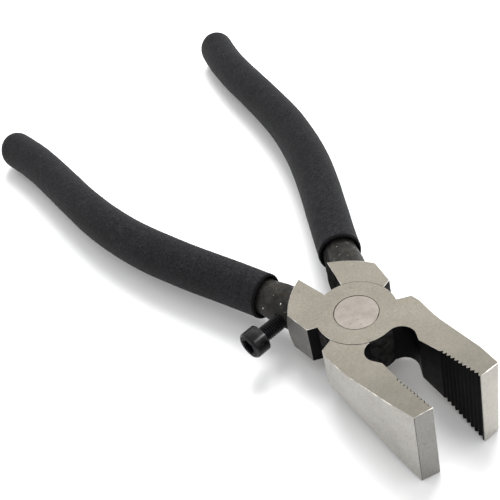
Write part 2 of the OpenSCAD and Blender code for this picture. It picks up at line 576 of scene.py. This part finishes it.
def build_rivet():
    """The rivet, a hair below the discs' faces and not quite round, with flanks painted black as shade in its
    hairline.
    """
    z = HALF_T - RIVET_SUNK
    top = rounded_rim(RIVET_HEAD_R, z, RIVET_RIM)
    bottom = [(a, -b) for a, b in reversed(top)]
    low = z - RIVET_NECK
    profile = [(AXIS_R, -z), *bottom, (RIVET_R, -low), (RIVET_R, low), *top, (AXIS_R, z)]
    obj = lathe("rivet", profile, RIVET_SIDES)
    for v in obj.data.vertices:
        shrink = max(0.0, 0.008 + 0.02 * noise.noise(v.co * 0.5))
        v.co.xy *= 1 - shrink if v.co.xy.length > RIVET_HEAD_R - 0.5 else 1
    shade(obj, 35)
    obj.data.materials.append(rivet_steel())
    obj.data.materials.append(jaw_black_and_shade())
    # the flanks show only in the hairline: painted black as its shade
    for face in obj.data.polygons:
        face.material_index = 1 if abs(face.normal.z) < 0.5 else 0
    place(obj, "flush_rivet", "pivot_rivet", "left_half")


def grip_bore():
    """The sleeve's bore as rings from its blind end to the mouth, then round the lip."""
    mouth, steps = GRIP_START + 0.02, 80
    rings = []
    play = [(mouth, 0.42), (0.2, 0.03)]
    for k in range(steps + 1):
        s = 2 + (mouth - 2) * k / steps
        rings.append(oval(s, rod_r(s) + lookup(s, play), GRIP_TALL))
    middle, lip = (grip_r(GRIP_START) + MOUTH_R) / 2, (grip_r(GRIP_START) - MOUTH_R) / 2
    for k in range(9):
        a = math.pi * k / 8
        back = LIP_L * (1 - math.sin(a))
        rings.append(oval(GRIP_START, middle - lip * math.cos(a), GRIP_TALL, back))
    return rings


def grip_skin():
    """The sleeve's outside as rings from behind the lip to the dome."""
    first, steps = GRIP_START + 0.016, 230
    places = [first + (2 - first) * k / steps for k in range(1, steps + 1)]
    rings = [oval(s, grip_r(s), GRIP_TALL) for s in places]
    for a in range(10, 90, 8):
        t = math.radians(a)
        rings.append(oval(2, grip_r(2) * math.cos(t), GRIP_TALL, DOME_L * math.sin(t)))
    rings.append(oval(2, 0.25, GRIP_TALL, DOME_L))
    return rings


def build_grip(name, node, body, turned, seed):
    """A foam sleeve, whose outside waves a little, differently for each seed."""
    bore, rings = grip_bore(), grip_skin()
    broad_wave, fine_wave, sunk = 0.09, 0.035, 0.08
    for row in rings:
        middle = sum(row, Vector()) / len(row)
        for i, v in enumerate(row):
            broad = noise.noise(v * 0.11 + Vector((seed, 0, 0)))
            fine = noise.noise(v * 0.7 + Vector((0, seed, 0)))
            out = (v - middle).normalized()
            row[i] = v + out * (broad_wave * broad + fine_wave * fine - sunk)
    obj = skin("grip", bore + rings)
    for mat in (foam(), foam_cut_shade()):
        obj.data.materials.append(mat)
    # the bore and lip get the darker foam, as painted shade
    for face in obj.data.polygons:
        face.material_index = int(max(face.vertices) < (len(bore) - 1) * GRIP_SIDES)
    shade(obj, 60)
    place(obj, name, node, body, turned)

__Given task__
Give the complete listing a second time, exactly as it reads.

__Written solution__
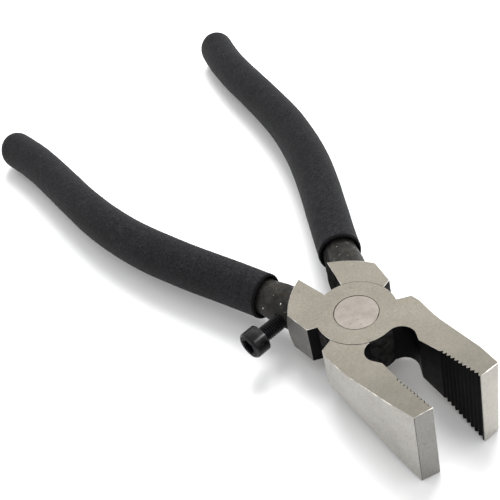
Write part 2 of the OpenSCAD and Blender code for this picture. It picks up at line 576 of scene.py. This part finishes it.
def build_rivet():
    """The rivet, a hair below the discs' faces and not quite round, with flanks painted black as shade in its
    hairline.
    """
    z = HALF_T - RIVET_SUNK
    top = rounded_rim(RIVET_HEAD_R, z, RIVET_RIM)
    bottom = [(a, -b) for a, b in reversed(top)]
    low = z - RIVET_NECK
    profile = [(AXIS_R, -z), *bottom, (RIVET_R, -low), (RIVET_R, low), *top, (AXIS_R, z)]
    obj = lathe("rivet", profile, RIVET_SIDES)
    for v in obj.data.vertices:
        shrink = max(0.0, 0.008 + 0.02 * noise.noise(v.co * 0.5))
        v.co.xy *= 1 - shrink if v.co.xy.length > RIVET_HEAD_R - 0.5 else 1
    shade(obj, 35)
    obj.data.materials.append(rivet_steel())
    obj.data.materials.append(jaw_black_and_shade())
    # the flanks show only in the hairline: painted black as its shade
    for face in obj.data.polygons:
        face.material_index = 1 if abs(face.normal.z) < 0.5 else 0
    place(obj, "flush_rivet", "pivot_rivet", "left_half")


def grip_bore():
    """The sleeve's bore as rings from its blind end to the mouth, then round the lip."""
    mouth, steps = GRIP_START + 0.02, 80
    rings = []
    play = [(mouth, 0.42), (0.2, 0.03)]
    for k in range(steps + 1):
        s = 2 + (mouth - 2) * k / steps
        rings.append(oval(s, rod_r(s) + lookup(s, play), GRIP_TALL))
    middle, lip = (grip_r(GRIP_START) + MOUTH_R) / 2, (grip_r(GRIP_START) - MOUTH_R) / 2
    for k in range(9):
        a = math.pi * k / 8
        back = LIP_L * (1 - math.sin(a))
        rings.append(oval(GRIP_START, middle - lip * math.cos(a), GRIP_TALL, back))
    return rings


def grip_skin():
    """The sleeve's outside as rings from behind the lip to the dome."""
    first, steps = GRIP_START + 0.016, 230
    places = [first + (2 - first) * k / steps for k in range(1, steps + 1)]
    rings = [oval(s, grip_r(s), GRIP_TALL) for s in places]
    for a in range(10, 90, 8):
        t = math.radians(a)
        rings.append(oval(2, grip_r(2) * math.cos(t), GRIP_TALL, DOME_L * math.sin(t)))
    rings.append(oval(2, 0.25, GRIP_TALL, DOME_L))
    return rings


def build_grip(name, node, body, turned, seed):
    """A foam sleeve, whose outside waves a little, differently for each seed."""
    bore, rings = grip_bore(), grip_skin()
    broad_wave, fine_wave, sunk = 0.09, 0.035, 0.08
    for row in rings:
        middle = sum(row, Vector()) / len(row)
        for i, v in enumerate(row):
            broad = noise.noise(v * 0.11 + Vector((seed, 0, 0)))
            fine = noise.noise(v * 0.7 + Vector((0, seed, 0)))
            out = (v - middle).normalized()
            row[i] = v + out * (broad_wave * broad + fine_wave * fine - sunk)
    obj = skin("grip", bore + rings)
    for mat in (foam(), foam_cut_shade()):
        obj.data.materials.append(mat)
    # the bore and lip get the darker foam, as painted shade
    for face in obj.data.polygons:
        face.material_index = int(max(face.vertices) < (len(bore) - 1) * GRIP_SIDES)
    shade(obj, 60)
    place(obj, name, node, body, turned)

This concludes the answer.